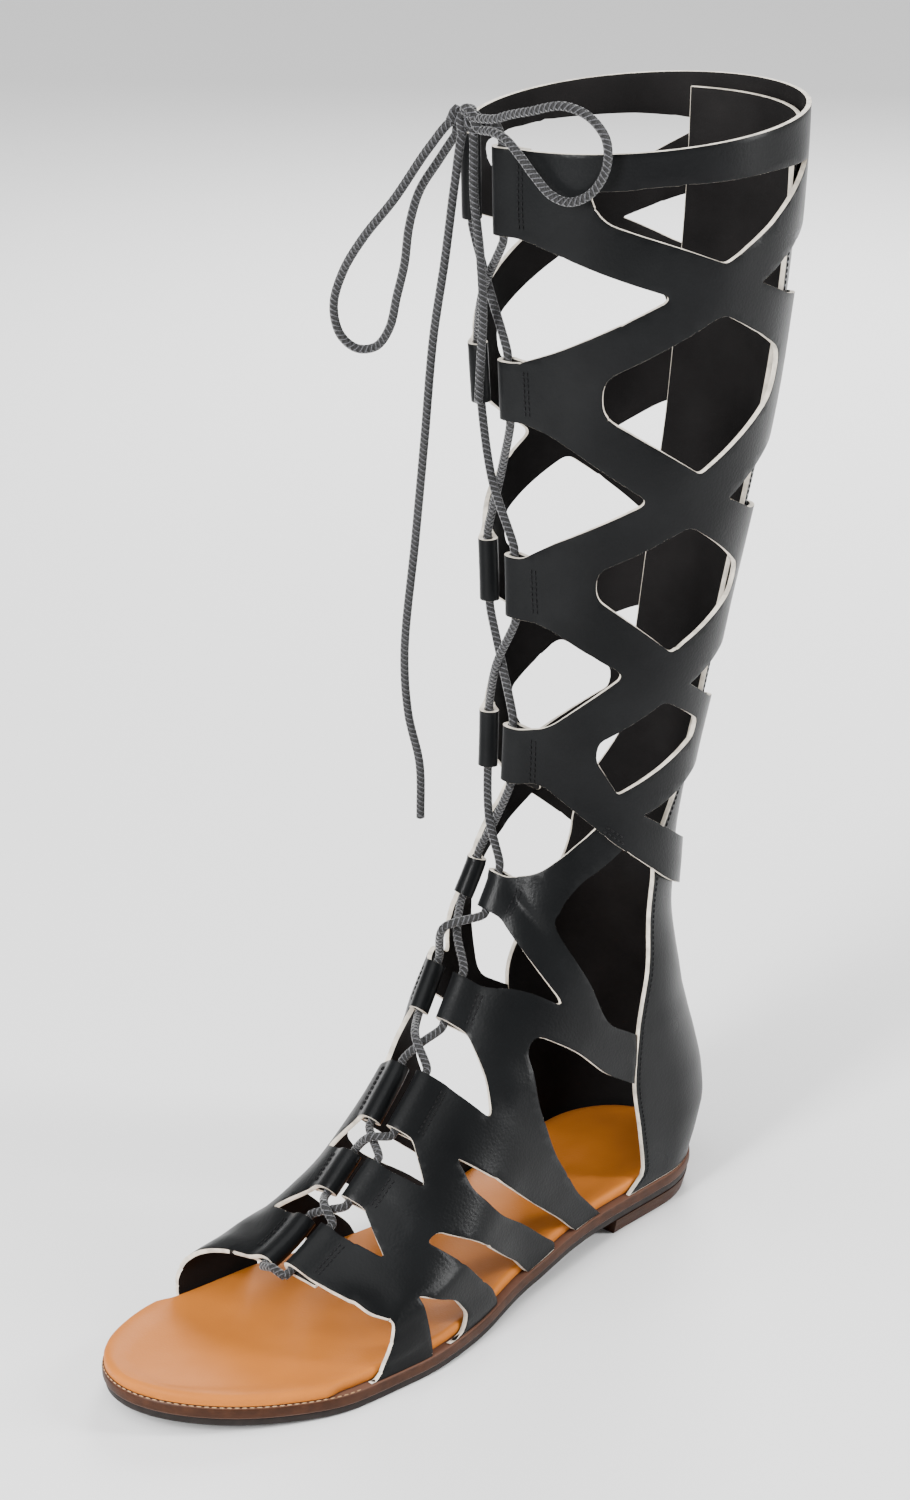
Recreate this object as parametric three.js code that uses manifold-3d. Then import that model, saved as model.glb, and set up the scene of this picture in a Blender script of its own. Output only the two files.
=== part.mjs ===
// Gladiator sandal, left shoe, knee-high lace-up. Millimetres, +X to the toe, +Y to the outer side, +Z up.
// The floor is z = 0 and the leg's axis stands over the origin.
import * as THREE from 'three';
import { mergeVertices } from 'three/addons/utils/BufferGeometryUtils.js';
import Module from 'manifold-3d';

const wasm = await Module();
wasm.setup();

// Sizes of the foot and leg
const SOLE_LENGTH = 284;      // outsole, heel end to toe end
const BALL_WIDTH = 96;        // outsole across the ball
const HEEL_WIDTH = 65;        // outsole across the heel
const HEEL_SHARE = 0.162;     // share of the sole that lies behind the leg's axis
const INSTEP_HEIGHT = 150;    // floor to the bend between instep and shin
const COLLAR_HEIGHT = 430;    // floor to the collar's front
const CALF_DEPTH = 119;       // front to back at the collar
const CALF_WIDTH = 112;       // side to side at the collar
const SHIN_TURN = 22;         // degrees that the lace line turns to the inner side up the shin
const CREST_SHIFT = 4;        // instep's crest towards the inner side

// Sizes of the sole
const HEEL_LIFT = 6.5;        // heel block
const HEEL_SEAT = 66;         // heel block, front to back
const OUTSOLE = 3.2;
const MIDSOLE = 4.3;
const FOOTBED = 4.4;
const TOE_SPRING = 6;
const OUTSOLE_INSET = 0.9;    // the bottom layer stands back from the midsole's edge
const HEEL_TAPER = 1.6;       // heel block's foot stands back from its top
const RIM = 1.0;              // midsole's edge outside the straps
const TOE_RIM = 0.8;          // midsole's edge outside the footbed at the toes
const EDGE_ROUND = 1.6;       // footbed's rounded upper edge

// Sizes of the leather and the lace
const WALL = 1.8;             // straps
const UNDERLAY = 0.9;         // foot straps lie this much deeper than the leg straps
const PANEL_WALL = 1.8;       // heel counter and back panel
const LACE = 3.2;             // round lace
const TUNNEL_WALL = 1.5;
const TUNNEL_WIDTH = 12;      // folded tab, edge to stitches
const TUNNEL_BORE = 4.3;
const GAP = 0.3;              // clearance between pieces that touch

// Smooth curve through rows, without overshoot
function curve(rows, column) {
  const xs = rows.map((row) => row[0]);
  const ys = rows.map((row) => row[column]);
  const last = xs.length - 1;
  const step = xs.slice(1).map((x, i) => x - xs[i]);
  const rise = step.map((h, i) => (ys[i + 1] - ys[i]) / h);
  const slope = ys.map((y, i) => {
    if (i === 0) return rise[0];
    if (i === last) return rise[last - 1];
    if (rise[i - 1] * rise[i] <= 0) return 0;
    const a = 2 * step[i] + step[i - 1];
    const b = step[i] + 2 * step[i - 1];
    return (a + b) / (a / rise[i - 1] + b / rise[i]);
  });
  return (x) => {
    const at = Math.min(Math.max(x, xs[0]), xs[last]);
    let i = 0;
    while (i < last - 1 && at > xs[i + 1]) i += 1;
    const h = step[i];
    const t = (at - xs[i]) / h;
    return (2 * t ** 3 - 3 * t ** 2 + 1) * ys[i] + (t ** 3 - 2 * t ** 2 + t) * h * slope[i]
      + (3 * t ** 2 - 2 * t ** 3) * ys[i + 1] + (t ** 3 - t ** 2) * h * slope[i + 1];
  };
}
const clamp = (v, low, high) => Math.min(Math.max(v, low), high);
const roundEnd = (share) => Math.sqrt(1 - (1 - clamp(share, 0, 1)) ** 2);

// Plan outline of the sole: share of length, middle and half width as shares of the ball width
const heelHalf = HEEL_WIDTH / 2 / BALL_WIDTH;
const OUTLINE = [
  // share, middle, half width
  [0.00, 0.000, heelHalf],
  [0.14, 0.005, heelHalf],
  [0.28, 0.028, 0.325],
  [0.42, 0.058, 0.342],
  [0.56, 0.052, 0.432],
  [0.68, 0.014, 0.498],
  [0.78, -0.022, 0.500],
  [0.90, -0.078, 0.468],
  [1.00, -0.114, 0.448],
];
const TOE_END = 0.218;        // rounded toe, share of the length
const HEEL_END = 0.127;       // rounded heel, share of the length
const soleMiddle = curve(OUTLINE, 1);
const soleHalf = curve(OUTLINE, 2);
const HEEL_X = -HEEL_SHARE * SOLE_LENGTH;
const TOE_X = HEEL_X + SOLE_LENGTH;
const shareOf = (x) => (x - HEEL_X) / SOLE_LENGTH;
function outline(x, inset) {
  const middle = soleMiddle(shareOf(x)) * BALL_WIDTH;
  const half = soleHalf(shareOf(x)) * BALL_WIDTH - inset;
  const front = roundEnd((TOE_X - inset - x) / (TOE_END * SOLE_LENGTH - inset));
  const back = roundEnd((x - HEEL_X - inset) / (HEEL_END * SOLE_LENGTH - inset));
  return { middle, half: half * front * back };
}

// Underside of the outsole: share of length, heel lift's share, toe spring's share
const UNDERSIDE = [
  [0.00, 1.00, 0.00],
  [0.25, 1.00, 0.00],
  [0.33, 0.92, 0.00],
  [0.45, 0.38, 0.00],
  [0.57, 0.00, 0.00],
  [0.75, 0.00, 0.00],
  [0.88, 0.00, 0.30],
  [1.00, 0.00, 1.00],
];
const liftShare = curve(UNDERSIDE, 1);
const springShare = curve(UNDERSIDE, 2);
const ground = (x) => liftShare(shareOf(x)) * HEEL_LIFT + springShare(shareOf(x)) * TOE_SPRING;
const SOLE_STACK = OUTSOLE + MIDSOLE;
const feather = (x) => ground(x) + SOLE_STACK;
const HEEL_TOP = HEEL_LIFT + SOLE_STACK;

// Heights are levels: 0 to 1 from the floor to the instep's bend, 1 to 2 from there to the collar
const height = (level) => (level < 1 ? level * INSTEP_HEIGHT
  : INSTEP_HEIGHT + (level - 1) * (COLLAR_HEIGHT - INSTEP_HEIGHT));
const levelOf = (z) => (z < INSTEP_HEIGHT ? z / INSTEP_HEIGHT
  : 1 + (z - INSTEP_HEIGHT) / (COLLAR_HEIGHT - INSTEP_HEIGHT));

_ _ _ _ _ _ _

* [Aim of the task]: Copy the lines from the start of the data verbatim, stopping after the line containing "const EDGE_ROUND = 1.6;".

* [Full answer]:
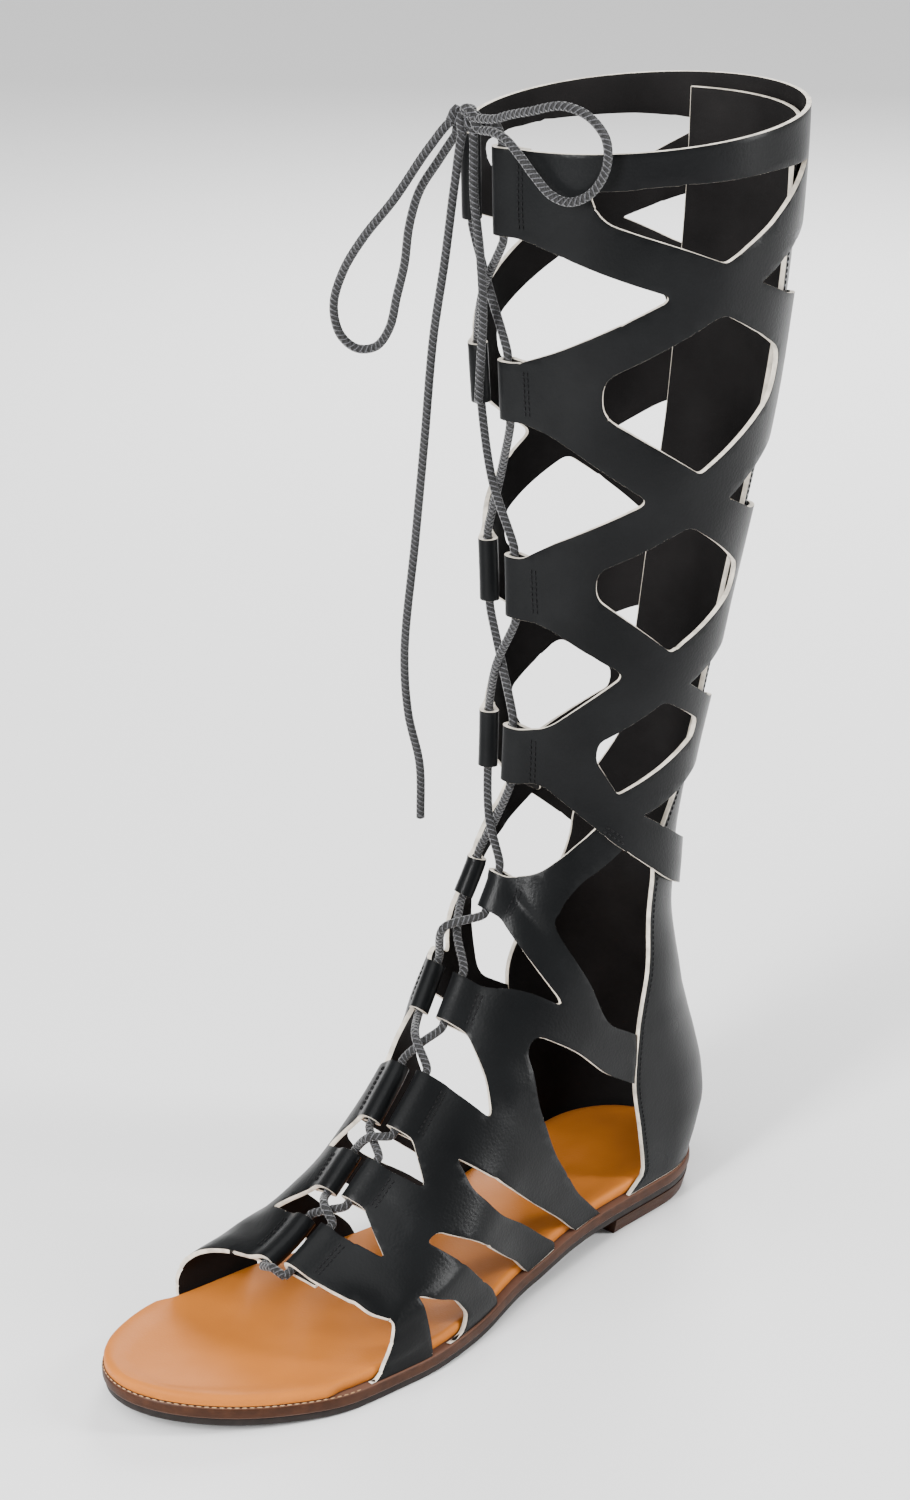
Recreate this object as parametric three.js code that uses manifold-3d. Then import that model, saved as model.glb, and set up the scene of this picture in a Blender script of its own. Output only the two files.
=== part.mjs ===
// Gladiator sandal, left shoe, knee-high lace-up. Millimetres, +X to the toe, +Y to the outer side, +Z up.
// The floor is z = 0 and the leg's axis stands over the origin.
import * as THREE from 'three';
import { mergeVertices } from 'three/addons/utils/BufferGeometryUtils.js';
import Module from 'manifold-3d';

const wasm = await Module();
wasm.setup();

// Sizes of the foot and leg
const SOLE_LENGTH = 284;      // outsole, heel end to toe end
const BALL_WIDTH = 96;        // outsole across the ball
const HEEL_WIDTH = 65;        // outsole across the heel
const HEEL_SHARE = 0.162;     // share of the sole that lies behind the leg's axis
const INSTEP_HEIGHT = 150;    // floor to the bend between instep and shin
const COLLAR_HEIGHT = 430;    // floor to the collar's front
const CALF_DEPTH = 119;       // front to back at the collar
const CALF_WIDTH = 112;       // side to side at the collar
const SHIN_TURN = 22;         // degrees that the lace line turns to the inner side up the shin
const CREST_SHIFT = 4;        // instep's crest towards the inner side

// Sizes of the sole
const HEEL_LIFT = 6.5;        // heel block
const HEEL_SEAT = 66;         // heel block, front to back
const OUTSOLE = 3.2;
const MIDSOLE = 4.3;
const FOOTBED = 4.4;
const TOE_SPRING = 6;
const OUTSOLE_INSET = 0.9;    // the bottom layer stands back from the midsole's edge
const HEEL_TAPER = 1.6;       // heel block's foot stands back from its top
const RIM = 1.0;              // midsole's edge outside the straps
const TOE_RIM = 0.8;          // midsole's edge outside the footbed at the toes
const EDGE_ROUND = 1.6;       // footbed's rounded upper edge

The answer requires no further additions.